Large organizations who have Volume License contracts with Microsoft, including businesses, government agencies, educational institutions, and nonprofits, are able to install Windows 10 Enterprise on devices that already have a qualifying license for a Windows Pro edition. Enterprise upgrades are also available on a subscription basis through Microsoft Cloud Service Provider partners.
The Enterprise upgrade gives the business a number of additional features and licensing rights that are important in large organizations on managed Windows networks.
Large educational institutions have their own Enterprise edition of Windows 10.

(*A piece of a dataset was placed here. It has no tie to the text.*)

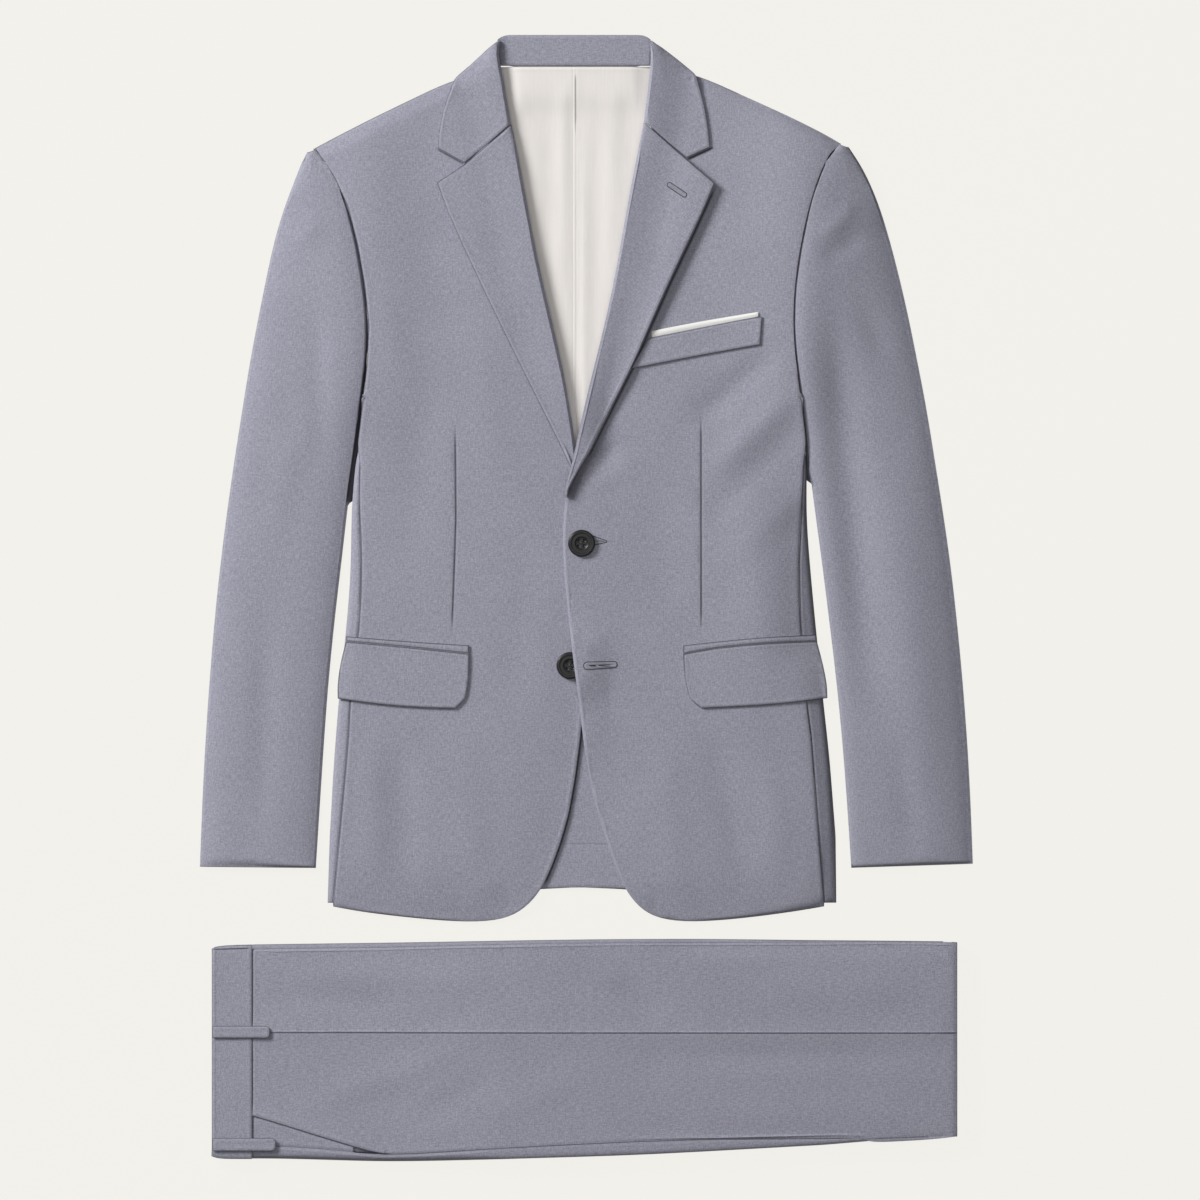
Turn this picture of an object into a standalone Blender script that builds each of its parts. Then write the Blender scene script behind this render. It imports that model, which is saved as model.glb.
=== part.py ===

Windows 10 Education is the Volume License option for educational institutions. These customers typically pay much less than their business counterparts, while still getting the same Enterprise features and rights. Another crucial difference: Windows Home editions (and, probably, Windows 10 S licenses) qualify for Volume License upgrades at educational institutions, which helps keep overall costs down.
Yes, there are some oddball editions as well.
Microsoft's Windows 10 Mobile is still alive, although it would be charitable to say it's alive and well.
Microsoft also offers Windows 10 editions designed for use on ATMs, point of sale devices, and industrial robots. You as a consumer will not care that your bank's ATM runs some weird embedded edition of Windows. The only time you will notice is when it crashes (rarely, one hopes) and someone is there to snap a picture of the error message and post it to Twitter.
There is also a Windows 10 IoT Core edition coming at some point. Again, you will neither know nor care that a device is running this edition of Windows unless something goes wrong.
And that's everything you need to know about Windows 10 editions.